After thirteen days in a coma, Stewart died from his injuries on September 28, 1983. Bruising and brain damage indicated he was strangled. A grand jury indicted Officers Kostick, Anthony Piscola and Henry Boerner for criminally negligent homicide, assault, and perjury. Three other police officers, Sgts. Henry Hassler and James Barry and Officer Susan Techky, were charged with perjury. All were subsequently acquitted of any wrongdoing, and three years later the MTA paid Stewart’s family $1.7 million to settle a wrongful-death lawsuit.

The platform where Stewart was arrested

Richard Emery, a civil rights attorney who observed the case for the New York Civil Liberties Union, called it “one of the most egregious tragedies of police abuse in the city,” and stated that “the prevailing belief was that the cops got away with murder.”

Stewart’s death struck a deep chord with Basquiat. Both were thin black male artists, who wore their hair in dreadlocks, were around the same age, and spent a lot of time in the East Village. At the time Basquiat was dating Stewart’s ex-girlfriend, Suzanne Mallouk, who was white. Stewart had allegedly been seen by the cops kissing a white woman on the cheek prior to his fatal encounter, which reportedly served as a factor that enraged the cops who would later arrest him.
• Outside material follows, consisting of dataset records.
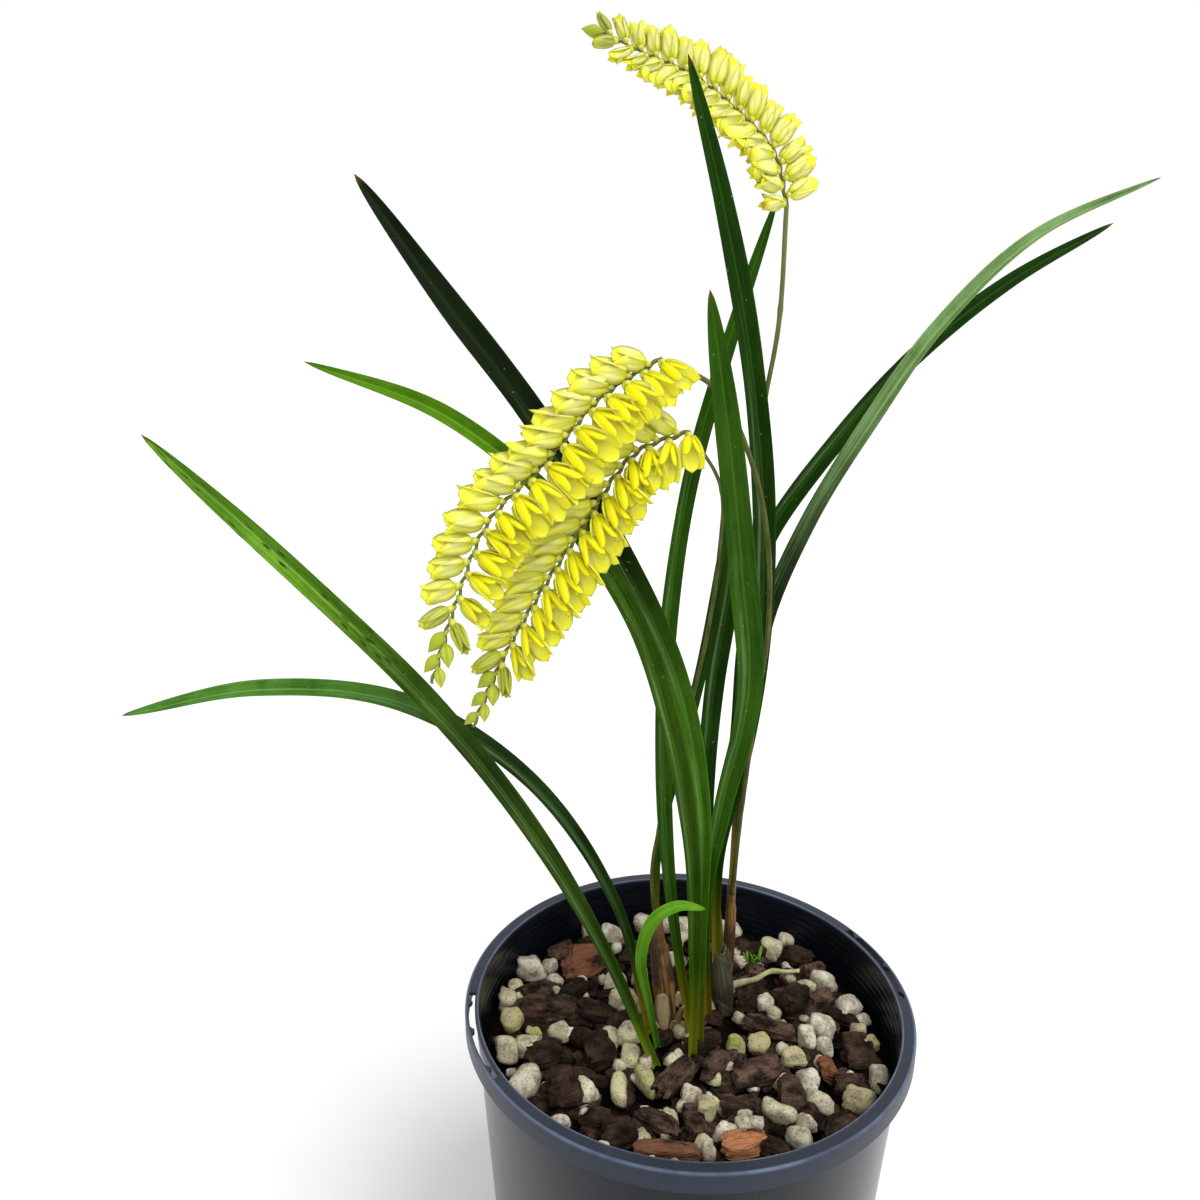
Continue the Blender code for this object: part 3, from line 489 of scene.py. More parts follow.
def egg_set(bases, outs, lengths, widths):
    """Closed buds: eggs on (along, around), radius = w / 2 * sin(pi * s^0.8), with three ribs."""
    s, a = np.linspace(0, 1, 9), ring_angles(8)
    outs = unit(outs)
    one = unit(np.cross(outs, (0.31, 0.2, 0.9)))
    ring = ring_of(one, np.cross(outs, one), a)
    radius = 0.5 * widths[:, None] * np.sin(np.pi * s ** 0.8)[None]
    points = ((bases[:, None] + outs[:, None] * (lengths[:, None] * s[None])[..., None])[:, :, None]
              + ring[:, None] * (radius[:, :, None] * (1 + 0.08 * np.cos(3 * a)))[..., None])
    start = (np.arange(len(bases)) * points.shape[1] * points.shape[2])[:, None, None]
    uv = np.broadcast_to(paired((a / math.tau)[None], s[:, None])[None], points.shape[:3] + (2,))
    return points, (grid_quads(9, 8)[None] + start).reshape(-1, 4), uv


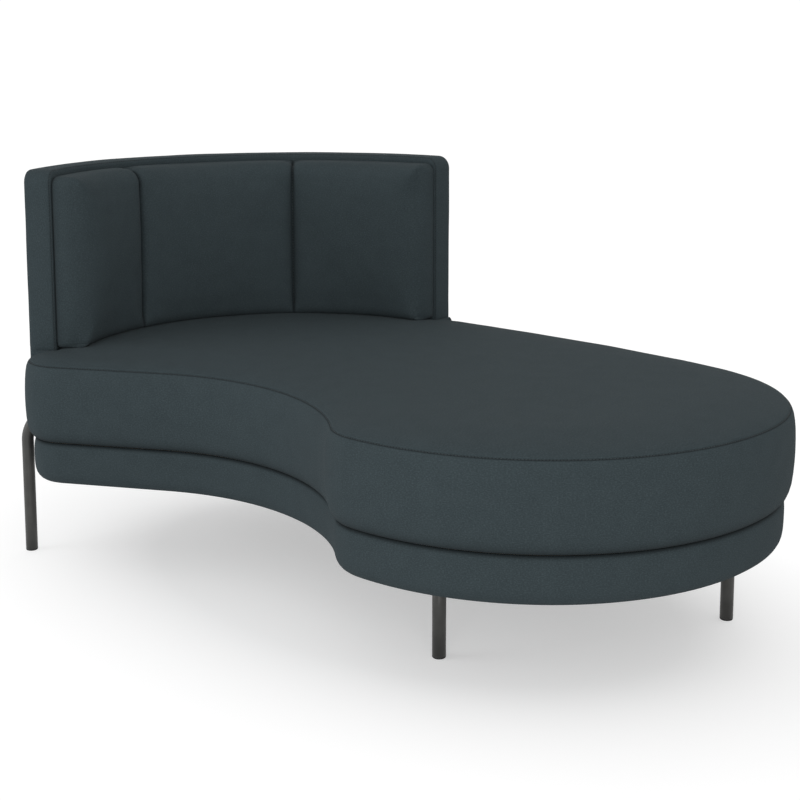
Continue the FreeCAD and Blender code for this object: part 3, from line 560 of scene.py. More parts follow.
# Section of the seat's side and of its notch, from below to above: inset and height in
# millimetres. SEAM_ROW is the row of the side that the seam's thread lies on.
SIDE = [(45, 275.4), (20.4, 275.4), (16.8, 276.7), (12.8, 279.6), (8.8, 284.6), (5.0, 292),
        (2.2, 303), (0.6, 319), (-0.5, 340), (-0.9, 360), (-0.6, 380), (0.2, 398), (1.6, 412),
        (3.6, 423), (5.9, 429.6), (7.4, 432.4), (8.6, 433.9), (10.3, 434.5), (11.0, 436.0),
        (11.9, 437.3), (13.4, 438.5)]
SEAM_ROW = 17
NOTCH = [(22, 275.0), (5, 275.0), (2, 275.6), (0.5, 277.5), (0, 281), (0, 290), (0, 302), (0, 318),
         (0, 338), (0, 358), (0, 378), (0, 396), (0, 410), (0, 422), (0, 430), (0, 435),
         (0.2, 439), (0.7, 442.5), (1.8, 445.2), (3.8, 447.2), (7.5, 448.6)]


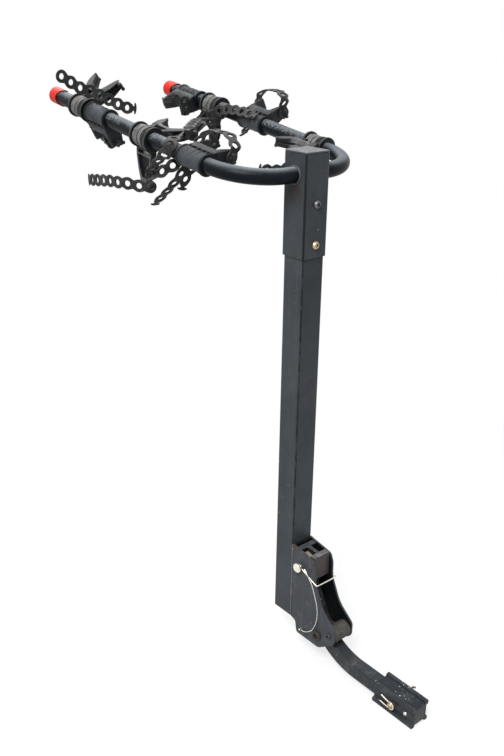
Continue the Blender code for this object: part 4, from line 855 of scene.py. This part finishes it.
def hook(axis_y, height, root):
    """A strap's post with a cross bar of two lobes; root is where it starts on the cradle."""
    bar = axis_y - 6.8
    stem = turned([(bar + 1, 0, 0), (bar + 1, 3.2, 0.6), (bar + 4, 3.6, 1), (bar + 5.3, STUD_RADIUS, 0.6),
                   (root, STUD_RADIUS, 0), (root, 0, 0)], "y", (0, height))
    lobes = both_sides([(-10.5, 0, 0), (-10.5, 3.4, 2), (-6.5, 4.4, 3), (-3, 2.6, 1.5)])
    ring = turned([(bar - 3.6, 1.3, 0.2), (bar - 3.6, 2.5, 0.4), (bar, 2.7, 0), (bar, 1.3, 0)],
                  "y", (0, height), 24, ring=True)
    return [stem, turned(lobes, "x", (bar, height), 28), ring]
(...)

Defacement depicts a scene of police brutality, a power imbalance felt by many black men and women in this country in relation to the police. The painting was likely inspired by a protest poster created by David Wojnarowicz that was posted throughout the East Village.

Protest poster that may have inspired Defacement

Basquiat was distraught after Stewart’s death, repeating to friends “it could have been me.” Stewart’s death shook the East Village art scene. In addition to Basquiat, a number of other influential East Village artists produced artworks addressing what happened to Stewart. This includes Andy Warhol’s screen-printed painting from 1983 incorporating a New York Daily News article on Stewart’s death, Keith Haring’s painting Michael Stewart—U.S.A. for Africa (1985); David Hammons’s stenciled print titled The Man Nobody Killed (1986), George Condo’s painting Portrait of Michael Stewart (1983) and Lyle Ashton Harris’s photographic portrait Saint Michael Stewart (1994). All speak to the reverberations among local artists after Stewart’s death.

Card for benefit at Danceteria, October 3, 1983, 19.4 x 14 cm, Collection of Franck Goldberg, Photo: Allison Chipak, © The Solomon R. Guggenheim Foundation

Defacement was originally painted by Basquiat in the days after Stewart’s death, on an already-painted and tagged plasterboard on the wall of Keith Haring’s NoHo studio, almost as an afterthought. Before moving out of his studio in 1985, Haring cut the image out from the wall. The artwork was likely not ever meant to be public, has never been sold, is rarely displayed in public, and remains in the private collection of Nina Clemente, Keith Haring’s goddaughter. Defacement was hanging above Haring’s bed at the time of his death in 1990.